Her mailings were relentless. She sent cookbooks ("365 Ways to Cook Hamburger"); fashion tips ("Hang your necklaces inside your blouse so your bra will catch them if the clasp breaks"); self-defense aids (a letter opener with detailed instructions on how to lunge for a rapist's jugular); health tips (newspaper articles recommending tea bags for sweaty feet and frequent churchgoing for lower blood pressure), and work advice ("Write more about herpes and syphilis. That's what people want to know, not budgets or foreign aid"). Before I left for a weekend to go to the Yale-Harvard football game in New Haven, she mailed $20 worth of quarters. "You will need these when you hit Connecticut," she wrote. "Every 10 feet is another toll booth."

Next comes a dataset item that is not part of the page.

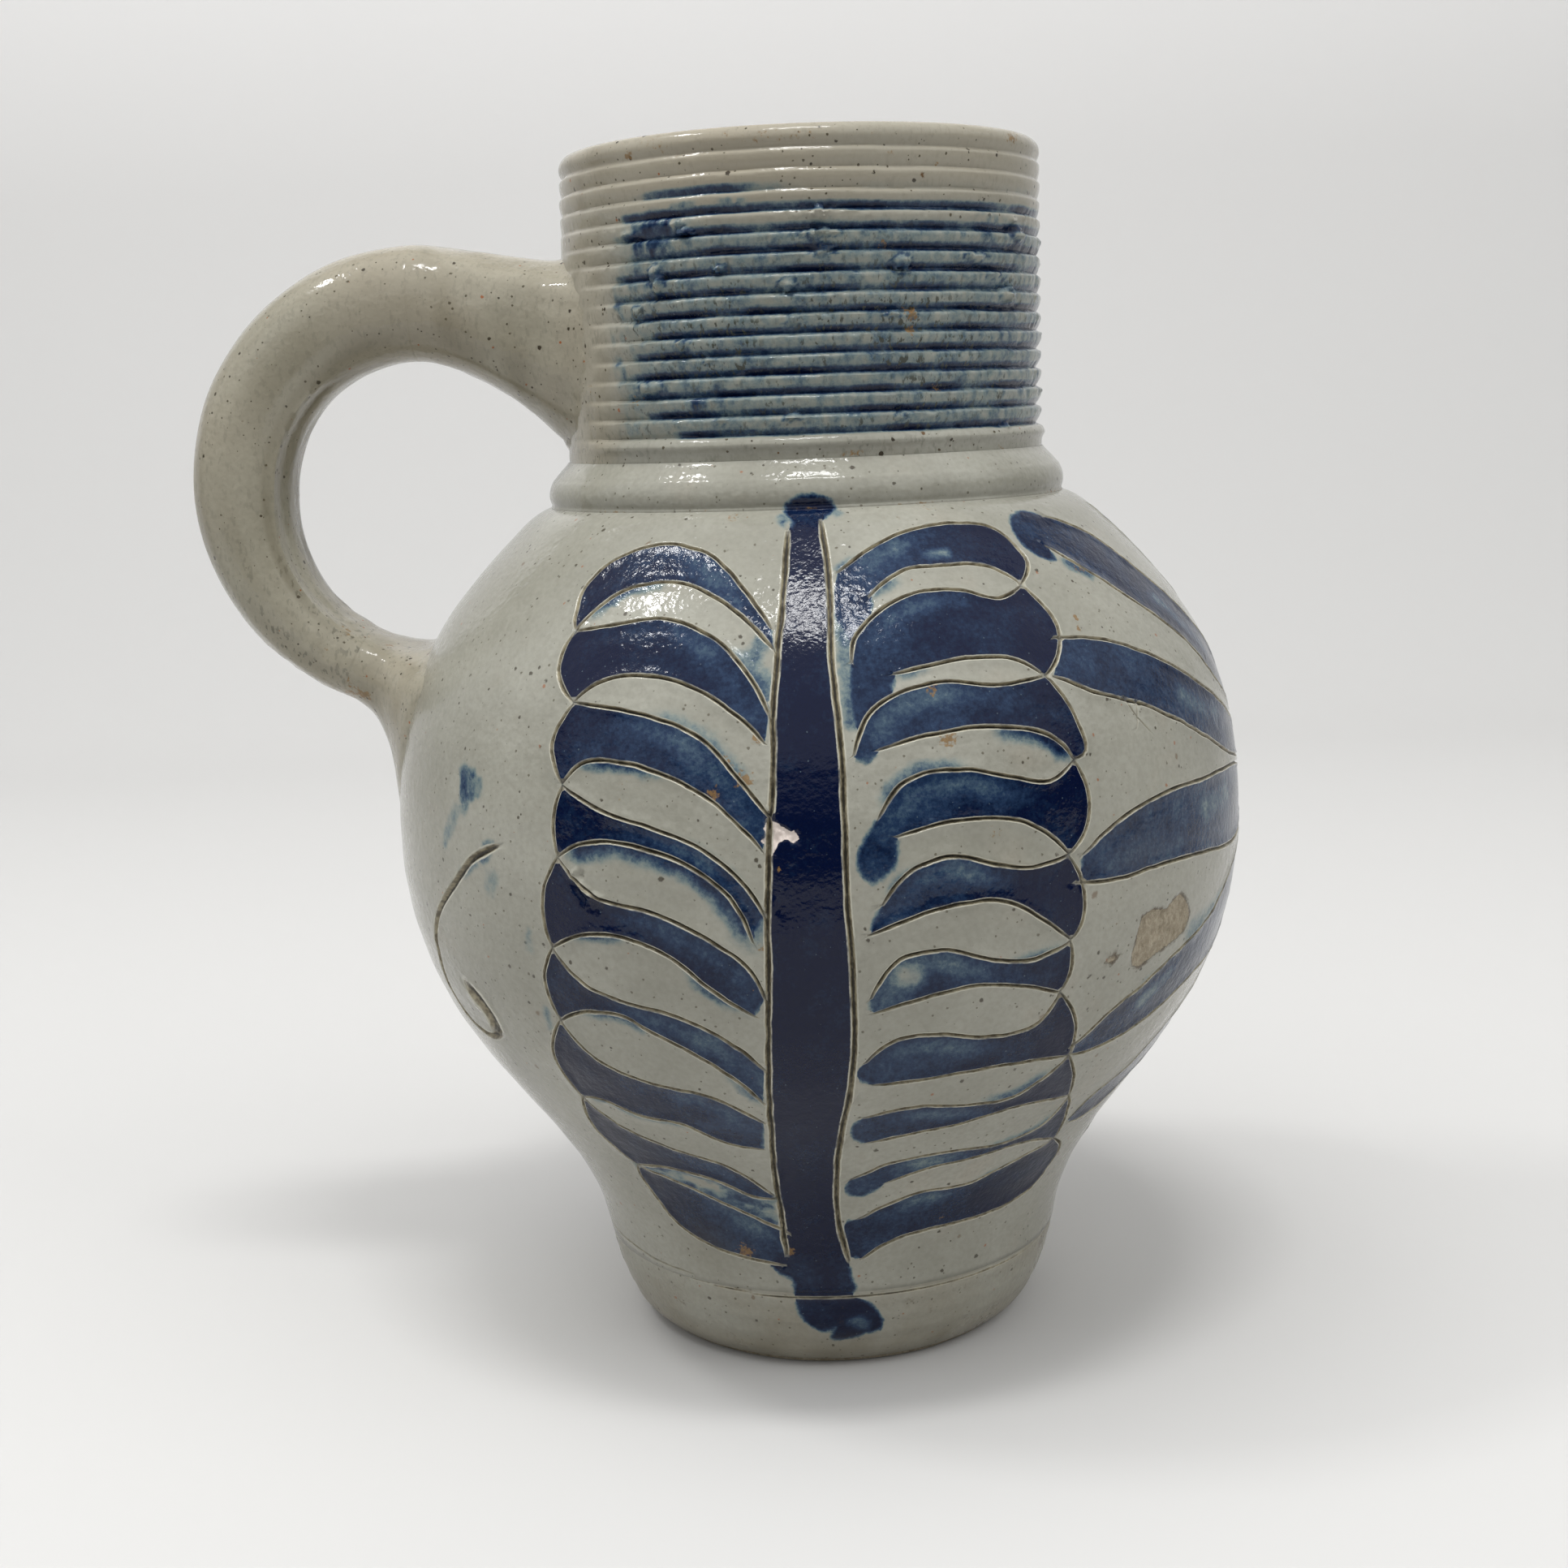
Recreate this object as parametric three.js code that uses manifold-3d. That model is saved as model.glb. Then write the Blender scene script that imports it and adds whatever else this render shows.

When I was home for Christmas, I had a Scotch instead of my usual wine at our family party. My mother said nothing, but on my return to New York, there was a letter waiting reproachfully:

"I hope you will never take a drink when you are unhappy. It would break my heart to think you had become a jobless derelict, an easy prey for unscrupulous men, me dead, and a family who held you in contempt because you had tossed aside your beauty, youth and talent. Eat the right foods and remember, alcohol is fattening." Attached was a newspaper clip headlined: "Lettuce helps protect body from booze."

She even began sending advice on romance. A letter arrived cautioning against the married men ("long-tailed rats") who were presumably waiting to pounce the moment I let down my guard. "If you don't make the first date there will never be any involvement." She came to visit last winter, soon after I had broken up with a longtime boyfriend. For two days she watched me mope around my apartment and said not a word. After she returned to Washington, I received a 10-page letter filled with strategy and empathy:

"Put all his pictures in a place you won't see them, preferably the trash. The key now is indifference. Man's glory is in the chase, not the conquest. This has happened to every friend I have and to me. I was a senior at Holy Cross High School and he was graduated from Catholic University. A big rush and then nothing, but during the big rush he tried to get me to come across. Then I found out he really loved a beautiful older girl and thought he was engaged. She married someone else, he got another girl (who I am sure was a casual fling) in trouble and had to marry her. For months after being dumped I lived in hell. Every face on the street might be his. Every phone call might be him. Once I saw him with a girl on the boardwalk at Ocean City laughing and happy and I died.

"Years later he worked with my brother and used to ask about me all the time. He lost his leg and then died. I didn't wish it on him but he suffered, too."

For my 31st birthday, giving up her last shards of hope that I would marry, she sent a bank book with a modest nest egg she had saved for me: "I always felt that the girls in a family should get a little more than the boys even though all are equally loved," she wrote. "They need a little cushion to fall back on. Women can stand on the Empire State Building and scream to the heavens that they are equal to men and liberated but until they have the same anatomy, it's a lie. It's more of a man's world today than ever. Men can eat their cake in unlimited bakeries."

After a weekend trip home this spring, I received a note remarkable for its emotional abandon:

"All my friends thought you were pretty, sociable and had gotten taller. I felt very lonely after you left. I wish you were a little girl again. To me, you are still the beautiful apple-cheeked baby who stopped stroller traffic."

Our relationship in person has changed dramatically of late, thawed by the warmth of her letters. Our dinners have become chatty and filled with laughter. I glow when family friends remark on our resemblance. I have even become a convert to the post, anddsat down at my typewriter recently to reciprocate in kind. I wrote a letter to my mother telling her everything I had always wanted her to know but was afraid to say face-to-face. Soon an answer arrived:

"I felt very humble reading your letter and if I had died that minute there would be a certainty that my life had made a contribution to the universe. Parenthood is something that should be included in compulsory courses in school. Any moron can become a parent. Most of us are not that wise and producing a baby does not keep us from blundering along still making mistakes. Today, I like myself much better than when I was your age or a teenager. One of the few blessings of the sunset years. Take care of yourself. I treasure your letter. Love, Mother."